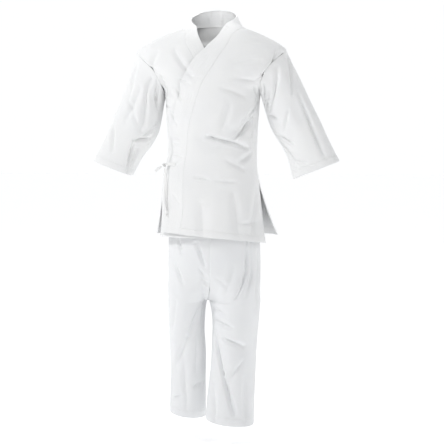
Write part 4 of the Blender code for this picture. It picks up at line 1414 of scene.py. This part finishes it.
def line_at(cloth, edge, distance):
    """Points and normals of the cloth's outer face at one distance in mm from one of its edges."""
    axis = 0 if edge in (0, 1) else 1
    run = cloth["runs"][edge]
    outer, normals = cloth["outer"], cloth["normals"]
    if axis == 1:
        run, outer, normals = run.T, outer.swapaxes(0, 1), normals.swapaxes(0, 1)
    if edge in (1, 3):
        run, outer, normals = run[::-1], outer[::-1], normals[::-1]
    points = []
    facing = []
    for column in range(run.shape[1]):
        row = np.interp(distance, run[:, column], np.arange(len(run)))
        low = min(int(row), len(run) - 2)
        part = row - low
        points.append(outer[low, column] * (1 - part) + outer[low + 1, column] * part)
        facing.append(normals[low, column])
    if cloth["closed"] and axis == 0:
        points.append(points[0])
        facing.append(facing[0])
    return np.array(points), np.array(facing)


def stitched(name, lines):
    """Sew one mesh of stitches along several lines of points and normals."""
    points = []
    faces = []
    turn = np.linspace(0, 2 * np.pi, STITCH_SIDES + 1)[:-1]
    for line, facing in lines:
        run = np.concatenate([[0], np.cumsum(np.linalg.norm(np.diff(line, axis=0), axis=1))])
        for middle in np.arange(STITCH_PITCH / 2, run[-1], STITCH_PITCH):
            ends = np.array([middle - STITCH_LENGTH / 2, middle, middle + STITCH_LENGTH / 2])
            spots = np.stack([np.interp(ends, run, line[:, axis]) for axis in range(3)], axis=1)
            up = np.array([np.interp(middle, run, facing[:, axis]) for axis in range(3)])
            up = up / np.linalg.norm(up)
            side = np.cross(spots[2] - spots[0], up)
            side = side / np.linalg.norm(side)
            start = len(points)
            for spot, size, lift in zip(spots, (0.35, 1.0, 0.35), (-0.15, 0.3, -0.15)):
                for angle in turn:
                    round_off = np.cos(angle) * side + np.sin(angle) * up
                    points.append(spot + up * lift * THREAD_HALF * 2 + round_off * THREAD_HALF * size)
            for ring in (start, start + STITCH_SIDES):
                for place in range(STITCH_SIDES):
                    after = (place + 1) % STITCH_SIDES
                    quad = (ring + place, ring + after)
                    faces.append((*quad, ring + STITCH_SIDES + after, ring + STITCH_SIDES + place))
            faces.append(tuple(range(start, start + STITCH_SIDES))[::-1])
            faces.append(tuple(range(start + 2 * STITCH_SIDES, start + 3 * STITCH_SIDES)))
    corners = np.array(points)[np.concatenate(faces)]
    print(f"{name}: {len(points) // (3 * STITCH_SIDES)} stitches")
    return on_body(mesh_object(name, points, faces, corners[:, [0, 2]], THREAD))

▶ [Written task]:
Return only the lines from the beginning of the material up to and including the line with "return np.array(points), np.array(facing)", exactly as written.

▶ [Response to this task]:
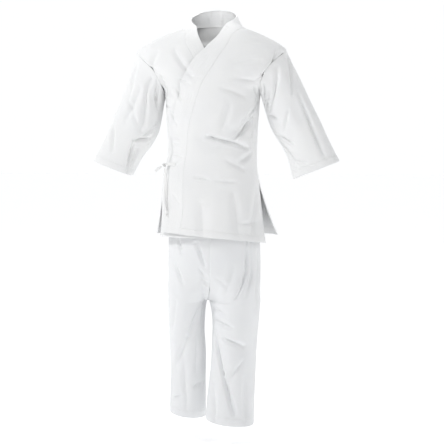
Write part 4 of the Blender code for this picture. It picks up at line 1414 of scene.py. This part finishes it.
def line_at(cloth, edge, distance):
    """Points and normals of the cloth's outer face at one distance in mm from one of its edges."""
    axis = 0 if edge in (0, 1) else 1
    run = cloth["runs"][edge]
    outer, normals = cloth["outer"], cloth["normals"]
    if axis == 1:
        run, outer, normals = run.T, outer.swapaxes(0, 1), normals.swapaxes(0, 1)
    if edge in (1, 3):
        run, outer, normals = run[::-1], outer[::-1], normals[::-1]
    points = []
    facing = []
    for column in range(run.shape[1]):
        row = np.interp(distance, run[:, column], np.arange(len(run)))
        low = min(int(row), len(run) - 2)
        part = row - low
        points.append(outer[low, column] * (1 - part) + outer[low + 1, column] * part)
        facing.append(normals[low, column])
    if cloth["closed"] and axis == 0:
        points.append(points[0])
        facing.append(facing[0])
    return np.array(points), np.array(facing)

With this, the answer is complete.